Ingredients:

  • 1 lb brioche loaf, cut into 1-inch cubes
  • 8 large eggs
  • 2 cups whole milk
  • 0.5 cup heavy cream
  • 0.75 cup granulated sugar
  • 1 tbsp vanilla bean paste
  • 1 tsp ground cinnamon
  • 0.25 tsp ground nutmeg
  • 0.25 tsp salt
  • 0.5 cup unsalted butter, cold and cubed
  • 0.5 cup light brown sugar, packed
  • 0.5 cup all-purpose flour
  • 0.5 cup chopped pecans
  • 0.5 tsp ground cinnamon
  • 1 pinch flaky sea salt

Instructions:

  1. Grease a 9x13 inch baking dish with butter and spread the cubed brioche evenly inside.
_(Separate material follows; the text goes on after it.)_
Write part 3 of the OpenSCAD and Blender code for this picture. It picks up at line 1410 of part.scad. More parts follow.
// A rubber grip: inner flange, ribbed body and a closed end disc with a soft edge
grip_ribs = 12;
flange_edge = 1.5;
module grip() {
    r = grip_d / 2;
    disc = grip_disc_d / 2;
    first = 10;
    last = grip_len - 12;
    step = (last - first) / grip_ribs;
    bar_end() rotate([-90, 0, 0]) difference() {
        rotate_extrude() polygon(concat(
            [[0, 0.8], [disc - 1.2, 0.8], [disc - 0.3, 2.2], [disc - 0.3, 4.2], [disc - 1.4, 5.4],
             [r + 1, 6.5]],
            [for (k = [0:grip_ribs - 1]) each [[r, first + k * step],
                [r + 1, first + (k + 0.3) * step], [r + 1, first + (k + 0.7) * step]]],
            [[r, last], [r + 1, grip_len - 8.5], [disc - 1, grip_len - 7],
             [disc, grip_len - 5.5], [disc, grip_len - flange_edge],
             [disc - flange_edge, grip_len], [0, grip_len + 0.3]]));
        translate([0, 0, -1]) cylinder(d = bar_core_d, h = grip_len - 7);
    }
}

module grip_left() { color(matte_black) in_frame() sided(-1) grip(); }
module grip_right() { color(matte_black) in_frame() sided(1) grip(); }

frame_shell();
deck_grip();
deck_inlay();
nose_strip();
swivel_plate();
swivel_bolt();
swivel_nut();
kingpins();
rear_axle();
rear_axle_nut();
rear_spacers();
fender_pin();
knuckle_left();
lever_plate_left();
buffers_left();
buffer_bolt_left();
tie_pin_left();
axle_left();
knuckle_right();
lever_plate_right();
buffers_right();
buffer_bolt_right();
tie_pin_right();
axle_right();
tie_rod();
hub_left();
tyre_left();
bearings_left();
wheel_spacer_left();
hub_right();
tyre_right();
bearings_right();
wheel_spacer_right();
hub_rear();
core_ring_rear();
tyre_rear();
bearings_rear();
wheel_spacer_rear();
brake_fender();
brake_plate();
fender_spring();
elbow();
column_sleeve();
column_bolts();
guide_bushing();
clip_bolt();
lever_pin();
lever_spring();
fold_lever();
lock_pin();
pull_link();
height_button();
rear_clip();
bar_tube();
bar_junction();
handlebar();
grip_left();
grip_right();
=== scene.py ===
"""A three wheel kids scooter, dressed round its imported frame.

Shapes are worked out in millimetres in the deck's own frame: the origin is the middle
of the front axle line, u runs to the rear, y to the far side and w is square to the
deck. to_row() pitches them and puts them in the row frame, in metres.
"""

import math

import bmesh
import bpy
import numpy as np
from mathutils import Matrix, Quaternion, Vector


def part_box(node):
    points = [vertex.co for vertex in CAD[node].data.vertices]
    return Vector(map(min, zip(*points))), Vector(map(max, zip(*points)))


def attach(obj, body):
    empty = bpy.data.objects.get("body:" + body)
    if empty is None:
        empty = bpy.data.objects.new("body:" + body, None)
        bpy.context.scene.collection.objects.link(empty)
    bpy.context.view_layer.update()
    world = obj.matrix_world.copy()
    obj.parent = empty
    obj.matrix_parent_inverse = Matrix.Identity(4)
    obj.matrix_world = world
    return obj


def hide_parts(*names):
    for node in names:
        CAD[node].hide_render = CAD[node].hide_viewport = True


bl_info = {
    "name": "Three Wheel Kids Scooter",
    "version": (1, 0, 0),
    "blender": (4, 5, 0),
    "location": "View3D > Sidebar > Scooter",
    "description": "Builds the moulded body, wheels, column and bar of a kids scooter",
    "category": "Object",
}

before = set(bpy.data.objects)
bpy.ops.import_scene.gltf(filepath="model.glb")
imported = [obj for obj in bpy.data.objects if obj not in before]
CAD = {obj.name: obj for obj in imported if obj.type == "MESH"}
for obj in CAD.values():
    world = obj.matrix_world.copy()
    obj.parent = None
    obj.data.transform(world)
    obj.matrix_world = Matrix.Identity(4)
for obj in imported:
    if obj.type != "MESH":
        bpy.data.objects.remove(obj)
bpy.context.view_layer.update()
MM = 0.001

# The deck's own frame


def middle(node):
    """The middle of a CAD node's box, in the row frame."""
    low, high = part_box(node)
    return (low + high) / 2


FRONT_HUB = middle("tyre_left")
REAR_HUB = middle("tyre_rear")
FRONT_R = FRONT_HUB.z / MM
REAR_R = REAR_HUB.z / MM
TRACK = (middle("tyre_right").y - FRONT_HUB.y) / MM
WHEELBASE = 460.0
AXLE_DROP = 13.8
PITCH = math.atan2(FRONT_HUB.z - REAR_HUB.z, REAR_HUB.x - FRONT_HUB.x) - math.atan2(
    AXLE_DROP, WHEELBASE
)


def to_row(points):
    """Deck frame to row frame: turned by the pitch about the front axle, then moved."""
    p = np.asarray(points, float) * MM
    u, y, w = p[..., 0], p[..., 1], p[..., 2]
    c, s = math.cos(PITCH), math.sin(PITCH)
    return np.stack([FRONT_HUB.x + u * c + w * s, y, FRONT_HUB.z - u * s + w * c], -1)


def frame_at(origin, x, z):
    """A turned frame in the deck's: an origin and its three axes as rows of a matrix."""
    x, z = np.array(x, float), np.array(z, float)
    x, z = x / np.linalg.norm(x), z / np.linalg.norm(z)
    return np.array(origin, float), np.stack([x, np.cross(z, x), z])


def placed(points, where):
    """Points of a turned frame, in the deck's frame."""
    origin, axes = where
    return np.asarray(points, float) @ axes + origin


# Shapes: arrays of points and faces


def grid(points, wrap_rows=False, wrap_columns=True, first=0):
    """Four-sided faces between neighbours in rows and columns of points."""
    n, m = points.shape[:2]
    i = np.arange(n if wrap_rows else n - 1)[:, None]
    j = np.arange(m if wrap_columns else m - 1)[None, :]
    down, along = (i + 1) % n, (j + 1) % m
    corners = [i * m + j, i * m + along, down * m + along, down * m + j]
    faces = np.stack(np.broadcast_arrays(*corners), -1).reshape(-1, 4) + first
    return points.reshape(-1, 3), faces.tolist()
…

  2. In a large bowl, whisk eggs, milk, heavy cream, granulated sugar, vanilla, cinnamon, nutmeg, and salt until frothy.
  3. Pour the custard over the bread cubes, pressing down to ensure saturation. Cover with foil and refrigerate for at least 4 hours or overnight.
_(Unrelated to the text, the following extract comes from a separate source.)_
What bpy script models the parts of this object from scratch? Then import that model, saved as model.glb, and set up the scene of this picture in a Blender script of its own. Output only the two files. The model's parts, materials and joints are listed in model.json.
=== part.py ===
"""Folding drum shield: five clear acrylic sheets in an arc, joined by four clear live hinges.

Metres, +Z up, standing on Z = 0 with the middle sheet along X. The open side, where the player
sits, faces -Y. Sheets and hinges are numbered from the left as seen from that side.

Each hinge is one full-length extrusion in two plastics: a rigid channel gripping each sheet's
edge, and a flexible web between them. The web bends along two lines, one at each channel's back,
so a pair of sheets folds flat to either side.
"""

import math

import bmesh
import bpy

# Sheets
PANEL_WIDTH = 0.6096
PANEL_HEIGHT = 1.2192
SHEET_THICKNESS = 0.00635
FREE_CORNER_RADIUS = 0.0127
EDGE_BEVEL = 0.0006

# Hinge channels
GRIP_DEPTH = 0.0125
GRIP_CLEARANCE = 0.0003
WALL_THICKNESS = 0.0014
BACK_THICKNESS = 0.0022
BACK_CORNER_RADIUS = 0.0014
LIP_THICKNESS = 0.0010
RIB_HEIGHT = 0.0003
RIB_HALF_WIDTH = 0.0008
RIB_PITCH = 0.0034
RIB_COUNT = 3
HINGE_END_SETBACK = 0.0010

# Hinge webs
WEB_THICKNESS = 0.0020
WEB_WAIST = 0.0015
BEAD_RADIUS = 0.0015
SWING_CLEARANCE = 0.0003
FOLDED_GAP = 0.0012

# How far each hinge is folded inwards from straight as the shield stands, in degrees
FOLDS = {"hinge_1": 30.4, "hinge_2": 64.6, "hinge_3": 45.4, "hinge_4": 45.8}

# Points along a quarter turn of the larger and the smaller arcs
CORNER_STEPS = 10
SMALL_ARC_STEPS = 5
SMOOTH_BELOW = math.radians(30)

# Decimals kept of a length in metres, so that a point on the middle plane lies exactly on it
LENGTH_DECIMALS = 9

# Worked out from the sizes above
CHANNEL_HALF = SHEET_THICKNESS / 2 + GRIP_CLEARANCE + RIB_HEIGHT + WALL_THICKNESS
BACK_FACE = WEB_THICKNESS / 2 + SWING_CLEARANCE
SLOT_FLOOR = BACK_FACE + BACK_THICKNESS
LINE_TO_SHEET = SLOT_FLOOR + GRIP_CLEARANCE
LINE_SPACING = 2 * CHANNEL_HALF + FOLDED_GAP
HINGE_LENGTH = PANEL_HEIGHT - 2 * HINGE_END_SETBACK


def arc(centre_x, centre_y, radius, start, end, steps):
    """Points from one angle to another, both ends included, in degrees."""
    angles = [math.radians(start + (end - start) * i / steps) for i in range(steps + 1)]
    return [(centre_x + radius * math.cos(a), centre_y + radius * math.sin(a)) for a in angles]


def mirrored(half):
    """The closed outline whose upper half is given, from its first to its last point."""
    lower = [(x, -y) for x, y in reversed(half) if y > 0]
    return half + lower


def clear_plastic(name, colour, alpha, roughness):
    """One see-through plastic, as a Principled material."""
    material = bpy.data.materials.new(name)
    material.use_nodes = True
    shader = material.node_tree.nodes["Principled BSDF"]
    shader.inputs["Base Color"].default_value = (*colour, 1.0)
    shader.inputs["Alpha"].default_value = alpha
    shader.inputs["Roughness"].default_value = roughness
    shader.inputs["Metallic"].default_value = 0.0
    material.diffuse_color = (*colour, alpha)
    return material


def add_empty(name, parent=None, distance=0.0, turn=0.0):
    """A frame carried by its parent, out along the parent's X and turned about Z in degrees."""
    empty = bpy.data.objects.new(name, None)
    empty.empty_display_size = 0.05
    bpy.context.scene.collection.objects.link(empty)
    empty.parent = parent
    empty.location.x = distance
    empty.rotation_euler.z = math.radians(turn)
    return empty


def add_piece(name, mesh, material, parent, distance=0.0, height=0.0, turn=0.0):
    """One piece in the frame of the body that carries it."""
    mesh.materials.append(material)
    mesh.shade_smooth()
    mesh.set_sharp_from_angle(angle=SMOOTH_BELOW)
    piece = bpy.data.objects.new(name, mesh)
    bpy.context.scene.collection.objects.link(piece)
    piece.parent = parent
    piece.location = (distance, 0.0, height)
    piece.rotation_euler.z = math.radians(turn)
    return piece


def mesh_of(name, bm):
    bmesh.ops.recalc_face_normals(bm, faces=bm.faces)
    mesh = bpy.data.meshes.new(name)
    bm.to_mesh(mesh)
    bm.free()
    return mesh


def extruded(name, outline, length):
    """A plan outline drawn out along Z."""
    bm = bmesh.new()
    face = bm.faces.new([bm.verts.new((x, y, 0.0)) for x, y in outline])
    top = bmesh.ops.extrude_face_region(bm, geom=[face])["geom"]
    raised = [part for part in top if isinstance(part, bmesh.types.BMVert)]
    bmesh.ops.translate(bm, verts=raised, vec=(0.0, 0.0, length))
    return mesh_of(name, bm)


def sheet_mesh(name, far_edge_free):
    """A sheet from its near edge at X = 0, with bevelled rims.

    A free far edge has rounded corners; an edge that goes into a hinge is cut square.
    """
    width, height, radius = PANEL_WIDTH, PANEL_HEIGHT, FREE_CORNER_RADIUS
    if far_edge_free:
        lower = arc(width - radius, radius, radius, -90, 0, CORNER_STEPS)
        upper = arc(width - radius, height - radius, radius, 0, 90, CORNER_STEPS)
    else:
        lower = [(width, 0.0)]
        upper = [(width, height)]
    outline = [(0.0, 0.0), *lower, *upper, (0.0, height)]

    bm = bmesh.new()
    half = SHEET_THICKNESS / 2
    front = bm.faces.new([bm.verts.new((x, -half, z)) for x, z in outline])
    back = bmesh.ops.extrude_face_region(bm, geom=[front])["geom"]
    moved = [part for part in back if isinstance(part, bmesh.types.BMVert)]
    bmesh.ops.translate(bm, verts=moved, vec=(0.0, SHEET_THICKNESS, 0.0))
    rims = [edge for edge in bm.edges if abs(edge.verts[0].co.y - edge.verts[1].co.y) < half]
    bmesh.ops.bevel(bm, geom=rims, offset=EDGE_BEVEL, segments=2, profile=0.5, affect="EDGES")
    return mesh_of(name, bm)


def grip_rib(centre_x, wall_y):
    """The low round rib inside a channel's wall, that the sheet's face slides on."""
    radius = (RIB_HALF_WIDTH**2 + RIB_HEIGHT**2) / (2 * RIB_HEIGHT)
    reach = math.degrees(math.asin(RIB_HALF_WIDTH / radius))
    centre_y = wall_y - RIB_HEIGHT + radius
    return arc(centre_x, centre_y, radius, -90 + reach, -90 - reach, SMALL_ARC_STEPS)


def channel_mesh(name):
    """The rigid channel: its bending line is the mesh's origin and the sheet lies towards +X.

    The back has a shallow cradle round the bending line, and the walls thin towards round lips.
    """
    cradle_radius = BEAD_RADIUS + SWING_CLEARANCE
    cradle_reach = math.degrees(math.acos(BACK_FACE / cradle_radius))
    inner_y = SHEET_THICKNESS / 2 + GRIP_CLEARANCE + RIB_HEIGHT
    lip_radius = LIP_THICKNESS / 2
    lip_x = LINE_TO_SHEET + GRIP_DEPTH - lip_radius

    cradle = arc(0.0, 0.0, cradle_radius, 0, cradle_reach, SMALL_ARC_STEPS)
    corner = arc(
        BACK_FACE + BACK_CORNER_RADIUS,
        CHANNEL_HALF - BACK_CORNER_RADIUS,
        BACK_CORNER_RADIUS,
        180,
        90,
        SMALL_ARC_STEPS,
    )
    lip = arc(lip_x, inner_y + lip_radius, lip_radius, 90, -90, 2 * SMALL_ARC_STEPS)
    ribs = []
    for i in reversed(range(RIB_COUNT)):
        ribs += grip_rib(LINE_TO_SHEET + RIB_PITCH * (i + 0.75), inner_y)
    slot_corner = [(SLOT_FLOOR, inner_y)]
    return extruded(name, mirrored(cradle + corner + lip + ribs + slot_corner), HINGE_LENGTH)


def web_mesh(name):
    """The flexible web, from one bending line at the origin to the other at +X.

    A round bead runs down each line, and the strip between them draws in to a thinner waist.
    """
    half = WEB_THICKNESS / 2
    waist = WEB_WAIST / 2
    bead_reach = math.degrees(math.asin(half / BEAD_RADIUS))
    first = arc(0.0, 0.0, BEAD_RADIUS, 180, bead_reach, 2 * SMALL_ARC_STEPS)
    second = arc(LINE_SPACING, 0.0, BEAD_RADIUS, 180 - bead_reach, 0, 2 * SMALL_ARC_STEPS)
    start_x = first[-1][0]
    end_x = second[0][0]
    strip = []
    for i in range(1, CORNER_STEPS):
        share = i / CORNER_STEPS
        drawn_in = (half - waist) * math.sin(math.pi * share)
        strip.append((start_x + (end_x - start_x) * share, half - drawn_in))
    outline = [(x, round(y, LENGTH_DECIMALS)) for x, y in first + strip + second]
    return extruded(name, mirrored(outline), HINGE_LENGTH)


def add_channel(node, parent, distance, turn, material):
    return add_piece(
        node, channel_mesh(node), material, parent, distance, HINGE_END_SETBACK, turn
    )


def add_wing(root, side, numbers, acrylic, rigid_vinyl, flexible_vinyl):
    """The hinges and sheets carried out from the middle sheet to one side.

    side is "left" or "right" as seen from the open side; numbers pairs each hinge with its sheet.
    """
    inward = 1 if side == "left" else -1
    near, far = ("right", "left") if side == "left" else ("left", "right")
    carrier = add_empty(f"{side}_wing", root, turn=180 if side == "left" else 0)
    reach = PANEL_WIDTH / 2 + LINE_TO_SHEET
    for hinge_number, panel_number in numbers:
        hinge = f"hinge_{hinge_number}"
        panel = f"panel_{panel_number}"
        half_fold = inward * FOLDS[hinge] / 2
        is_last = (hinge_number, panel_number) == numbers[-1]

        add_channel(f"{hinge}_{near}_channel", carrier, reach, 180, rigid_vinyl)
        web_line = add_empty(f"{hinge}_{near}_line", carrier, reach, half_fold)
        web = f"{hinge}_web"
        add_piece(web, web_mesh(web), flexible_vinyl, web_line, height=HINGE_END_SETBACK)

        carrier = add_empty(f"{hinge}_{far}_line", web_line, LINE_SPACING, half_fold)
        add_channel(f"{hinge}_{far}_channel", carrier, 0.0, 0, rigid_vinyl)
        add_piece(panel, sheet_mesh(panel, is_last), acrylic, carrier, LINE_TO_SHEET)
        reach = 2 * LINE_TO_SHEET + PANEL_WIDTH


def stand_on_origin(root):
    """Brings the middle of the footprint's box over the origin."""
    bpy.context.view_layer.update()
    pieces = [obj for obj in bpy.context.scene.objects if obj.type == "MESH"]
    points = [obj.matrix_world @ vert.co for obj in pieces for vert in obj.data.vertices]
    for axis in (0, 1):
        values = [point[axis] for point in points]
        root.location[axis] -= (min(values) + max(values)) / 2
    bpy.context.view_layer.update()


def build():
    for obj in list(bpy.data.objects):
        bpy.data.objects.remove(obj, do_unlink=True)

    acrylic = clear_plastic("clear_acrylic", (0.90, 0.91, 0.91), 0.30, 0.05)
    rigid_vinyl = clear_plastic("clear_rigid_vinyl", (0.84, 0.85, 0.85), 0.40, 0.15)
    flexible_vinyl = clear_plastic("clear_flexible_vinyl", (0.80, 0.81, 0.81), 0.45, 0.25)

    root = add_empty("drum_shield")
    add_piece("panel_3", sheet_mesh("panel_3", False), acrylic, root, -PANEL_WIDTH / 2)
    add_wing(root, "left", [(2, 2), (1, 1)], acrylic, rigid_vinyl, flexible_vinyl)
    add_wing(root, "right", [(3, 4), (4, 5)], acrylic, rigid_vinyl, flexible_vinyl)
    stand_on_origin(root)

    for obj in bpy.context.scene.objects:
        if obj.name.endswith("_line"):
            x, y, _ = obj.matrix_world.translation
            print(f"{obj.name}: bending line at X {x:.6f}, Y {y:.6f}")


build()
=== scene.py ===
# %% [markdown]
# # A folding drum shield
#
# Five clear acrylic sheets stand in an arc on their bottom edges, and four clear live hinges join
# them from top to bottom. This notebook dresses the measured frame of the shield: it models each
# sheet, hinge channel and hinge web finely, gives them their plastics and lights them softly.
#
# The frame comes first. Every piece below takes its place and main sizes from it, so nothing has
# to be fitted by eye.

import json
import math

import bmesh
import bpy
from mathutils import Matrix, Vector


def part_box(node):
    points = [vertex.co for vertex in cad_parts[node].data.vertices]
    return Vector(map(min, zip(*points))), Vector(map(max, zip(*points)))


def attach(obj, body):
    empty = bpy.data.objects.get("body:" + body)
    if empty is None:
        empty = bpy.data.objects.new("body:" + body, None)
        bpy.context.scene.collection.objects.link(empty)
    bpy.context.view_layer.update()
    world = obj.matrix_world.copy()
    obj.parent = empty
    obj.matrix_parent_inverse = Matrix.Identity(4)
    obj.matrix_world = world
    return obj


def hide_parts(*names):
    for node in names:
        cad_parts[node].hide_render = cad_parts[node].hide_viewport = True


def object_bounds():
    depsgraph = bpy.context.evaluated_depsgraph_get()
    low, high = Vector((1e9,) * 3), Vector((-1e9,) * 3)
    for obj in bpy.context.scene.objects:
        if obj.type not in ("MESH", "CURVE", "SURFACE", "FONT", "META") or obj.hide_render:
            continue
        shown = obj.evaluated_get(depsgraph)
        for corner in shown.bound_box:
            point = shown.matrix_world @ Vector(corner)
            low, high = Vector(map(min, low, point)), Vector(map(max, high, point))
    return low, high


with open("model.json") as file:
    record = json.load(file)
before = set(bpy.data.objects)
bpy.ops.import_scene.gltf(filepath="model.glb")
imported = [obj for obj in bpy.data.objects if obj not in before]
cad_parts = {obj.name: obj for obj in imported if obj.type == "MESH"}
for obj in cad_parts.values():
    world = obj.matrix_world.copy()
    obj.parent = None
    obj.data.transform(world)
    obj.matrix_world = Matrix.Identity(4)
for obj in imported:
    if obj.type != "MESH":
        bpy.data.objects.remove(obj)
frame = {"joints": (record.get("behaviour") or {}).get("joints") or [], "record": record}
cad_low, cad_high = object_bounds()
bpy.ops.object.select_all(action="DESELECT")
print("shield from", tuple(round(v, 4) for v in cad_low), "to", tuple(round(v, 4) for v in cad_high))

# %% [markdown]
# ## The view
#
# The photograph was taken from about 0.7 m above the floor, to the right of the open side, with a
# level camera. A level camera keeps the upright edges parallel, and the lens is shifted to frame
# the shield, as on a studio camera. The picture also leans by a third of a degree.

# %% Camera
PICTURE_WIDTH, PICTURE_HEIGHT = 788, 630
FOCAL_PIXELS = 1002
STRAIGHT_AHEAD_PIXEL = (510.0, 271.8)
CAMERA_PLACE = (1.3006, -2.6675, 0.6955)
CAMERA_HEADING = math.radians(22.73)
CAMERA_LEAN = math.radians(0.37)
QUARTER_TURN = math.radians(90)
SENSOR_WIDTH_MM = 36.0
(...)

  4. In a small bowl, combine flour, brown sugar, cinnamon, and salt. Cut in cold butter with a pastry cutter until crumbly, then fold in pecans.
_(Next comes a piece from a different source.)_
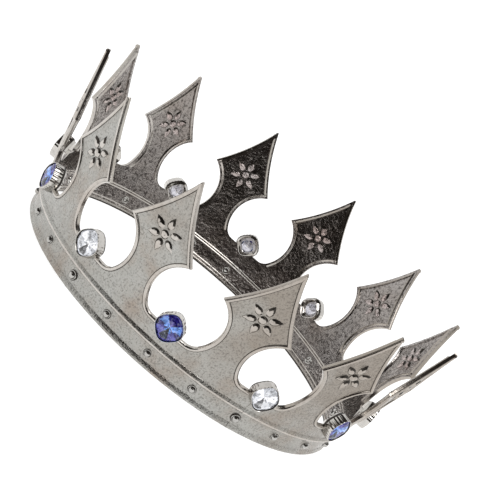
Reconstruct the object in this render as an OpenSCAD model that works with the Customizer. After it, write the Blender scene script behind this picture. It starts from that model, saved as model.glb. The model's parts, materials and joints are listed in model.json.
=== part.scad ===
// Full-round twelve-point crown: six cast wall panels lapped and riveted into a ring, with a
// stone in a setting between every two points. The band is a leaning cone; each point is a flat
// blade. Millimetres, +Z up, origin at the middle of the circle that the crown rests on. The
// front, at -Y, is the middle of panel 1.

/* [Ring] */
// Radius of the middle of the wall at the bottom edge
base_r = 88; // [80:1:96]
// Height from the bottom edge to the tips of the points
crown_h = 78.5; // [74:0.5:84]
// Angle by which the wall leans outwards, in degrees
flare = 12.5; // [10:0.5:15]
// Thickness of the plain wall
wall_t = 1.5; // [1.4:0.1:1.8]

/* [Points and cut-outs] */
// Radius of the round cut-out between two points
gap_r = 17.5; // [16.5:0.25:18]
// Height of the middle of the cut-out
gap_h = 33.4; // [32:0.2:35]
// Height of the flat at the bottom of the cut-out
ledge_h = 20.8; // [19.5:0.1:21.5]
// Width of a point across its barbs
barb_w = 35; // [31:0.1:36]
// Hollow of the long edges between barb and tip
edge_sag = 1.4; // [0.5:0.1:2.5]
// Width of the raised rim along the edges
rim_w = 1.9; // [1.2:0.1:2.4]
// Height that the rims stand proud of the wall
rim_proud = 0.4; // [0.2:0.05:0.5]

/* [Flower] */
// Height of the flower's middle
flower_h = 51.2; // [48:0.2:54]
// Distance from the flower's middle to its petal tips
petal_reach = 8.2; // [6.5:0.1:9]
// Height that the flower stands proud of the wall
flower_proud = 0.8; // [0.4:0.1:1.2]

/* [Band] */
// Height of the middle of the rib above the band
band_h = 11.6; // [10.5:0.1:12.5]
// Width of the rib above the band
band_rib_w = 2.6; // [2.2:0.1:3]
// Width of the rib along the bottom edge
hem_w = 2.9; // [2:0.1:3]
// Height that the ribs stand proud of the wall outside
rib_proud = 0.9; // [0.4:0.05:1]
// Height that the ribs stand proud of the wall inside
inner_rib_proud = 0.4; // [0.2:0.05:0.6]
// Height of the row of studs
stud_h = 6.5; // [5.5:0.1:7]
// Diameter of the domed heads
head_d = 4; // [3.2:0.1:4.4]
// Diameter of the rivet shanks
shank_d = 1.6; // [1.2:0.1:1.8]

/* [Stones] */
// Height of the middle of each stone's seat in the wall
seat_h = 23.1; // [22.5:0.1:24]
// Angle by which a setting tilts up from square to the wall, in degrees
seat_tilt = 10; // [0:1:12]
// Width of a setting across its flat sides
setting_w = 12.4; // [11:0.1:12.6]
// Depth of a setting's collar from back to front
setting_t = 3.9; // [3.3:0.1:4.2]
// Thickness of the setting's lip
lip_t = 0.5; // [0.4:0.05:0.7]

/* [Hidden] */

$fn = 64;
panels = 6;
panel_a = 360 / panels;           // angle that one panel covers
point_a = panel_a / 4;            // angle from a panel's middle to each of its points
front_a = -90;                    // direction that the front faces
seam_outside_a = -1;              // the outside seam, from the joint rivet's middle
seam_inside_a = 3;                // the inside seam, from the joint rivet's middle
tip_w = 1;                        // blunt width of a tip
edge_steps = 8;                   // straight pieces in a long edge
through = 12;                     // length of a cut right through the wall
half_t = wall_t / 2;
half_run = half_t / cos(flare);   // half of the wall's thickness, measured level
gap_v = gap_h / cos(flare);
ledge_v = ledge_h / cos(flare);
seat_v = seat_h / cos(flare);
curved_h = gap_h - 4.5;           // the curved wall stops here, inside the flat points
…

  5. Preheat oven to 350°F (175°C). Sprinkle the streusel over the soaked bread.
  6. Bake covered for 20 minutes, then uncover and bake for an additional 25-30 minutes until the center is set and the top is golden brown.
  7. Let the casserole rest for 10 minutes before slicing and serving.